Как следствие этой двойной личной потери – Бродского и Довлатова – я самым решительным образом перешел на прозу. Смена жанровых вех, если хотите. Хотя были прецеденты: «Торопливая проза» circa 1968-го, года советского вторжения в Чехословакию, а спустя еще семь лет, перед тем, как свалить из России, «Три еврея», моя несомненная и одинокая удача, opus magnum, как окрестил мой критик. Однако эта горячечная исповедь родилась на таком скрещении обстоятельств, что следует счесть случайностью. Как превращение обезьяны в человека. Продолжения, увы, не последовало, хоть я и сочинил на/по инерции роман-эпизод «Не плачь обо мне…», Бродский был прав, признав «Трех евреев» и ругнув «Не плачь обо мне…», хоть автору было обидно. Дальше пошла скоропортящаяся кремленология, чтобы держаться на плаву, пусть мы с Леной Клепиковой и вкладывали в нее живую душу и до сих еще не проели и не пропутешествовали те сказочные по нашим совковым понятиям гонорары, которые получили за наши кремлевские триллеры. Рецидивы того политоложества – сотни статей там и здесь и московские книги про троянского коня исламизма и борьбу за Белый дом каждый американский високосный год с Трампом на обложке.
А tout propos, пусть мои читатели не сетуют на сплошную цитатность моей речи: я не просто книгочей, а книгоед, вот и выедаю отовсюду стихи и фразы и скармливаю их моему читателю, да и были прецеденты – мой домашний учитель Монтень, например, чьи «Опыты» иные воспринимают как сборник латинских цитат. И все-таки нет: не коллаж, не пастиш, не центон и не пародия. У меня уже был опыт такого насквозь зацитированного текста: изначальное название «Трех евреев», ушедшее в последующих тиснениях в подзаголовок, – «Роман с эпиграфами». Антишестидесятнический пафос той книги звучал под сурдинку более волнительных, горячих и актуальных тем и сюжетов, но угадывается и считывается без особого напряга.

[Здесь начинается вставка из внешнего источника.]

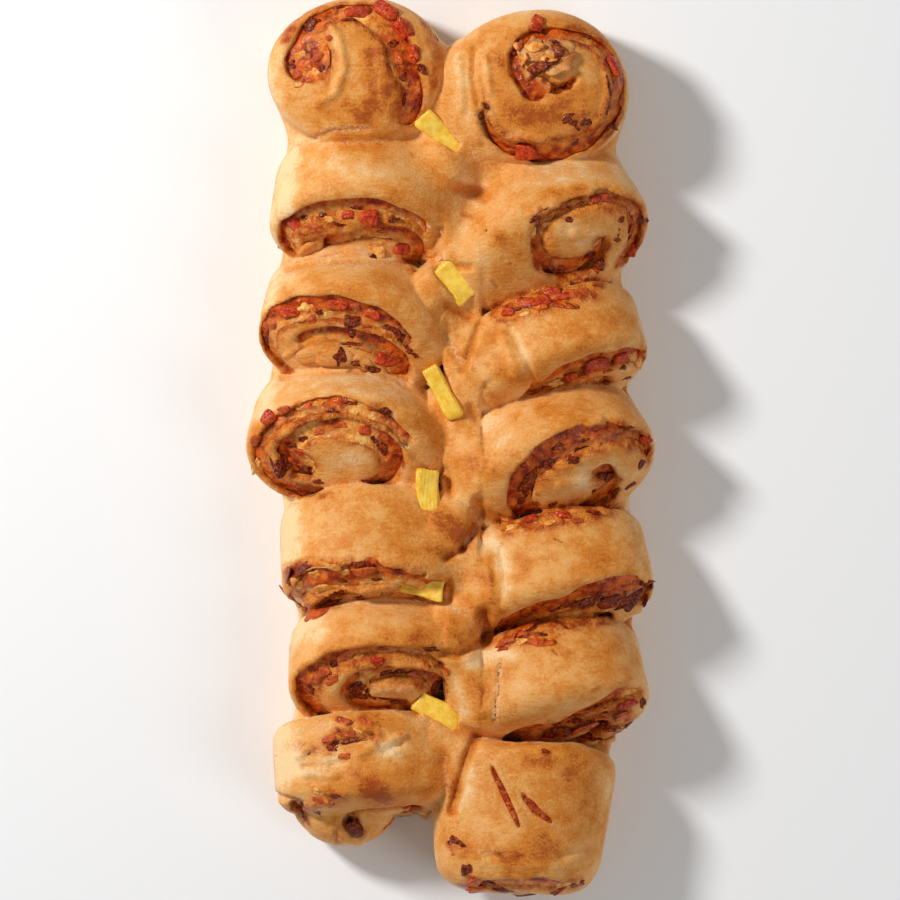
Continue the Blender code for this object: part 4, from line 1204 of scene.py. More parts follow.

Кое-кто из нас, сороковников, имел персонального супостата среди евтушенок, а то и пару-тройку, а Бродский держал их в негативе тотально: от Евтушенко до Кушнера. Называю самых им ненавидимых, на что были личные причины, не без того: с Евтухом о судьбе Бродского советовался сам Андропов, как Сталин с Пастернаком о судьбе Мандельштама, и оба пиита оказались не на высоте, а ливрейный еврей Кушнер был bête noire городскому сумасшедшему Бродскому в Питере, потому что не только сытый голодного не разумеет, но и голодный сытого – в разы больше. Как раз Аксенов, чей роман Бродский пытался забанить в Америке, но скорее из конъюнктурно-конкурентных соображений, был bête noire Довлатова – опять-таки с питерских времен по причине скорее мужской, чем писательской ревности: Ася Пекуровская, первая Сережина жена, романилась с Васей, хотя и не с ним одним, но потом приписала Довлатову отцовство своей дщери, что Довлатов всячески отрицал, ссылаясь на отсутствие у них в то время необходимых для зачатия отношений. Как в том анекдоте: «Вася, я от тебя беременна». – «Но мы же даже не спали с тобой» – «Сама удивляюсь». Касаемо не анекдотического, а реального Васи, в те далекие ленинградские годы Аксенов звездил по всей стране, а широко известный в узких кругах Довлатов был в литературной мишпухе никто, и естественный – хоть и неестественный – Асин отбор шел именно по этим вторичным, то есть литературным, признакам. Довлатов пытался взять хоть какой реванш у своего соперника уже здесь, в Америке, окарикатурив Аксенова в «Филиале», а заодно и сведя счеты со своей бывшей женой, которую вывел под прозрачным псевдонимом Тася, но настоящий реванш взял post mortem, опередив в славе не только Аксенова, но всех остальных прославленных шестидесятников-евтушенок.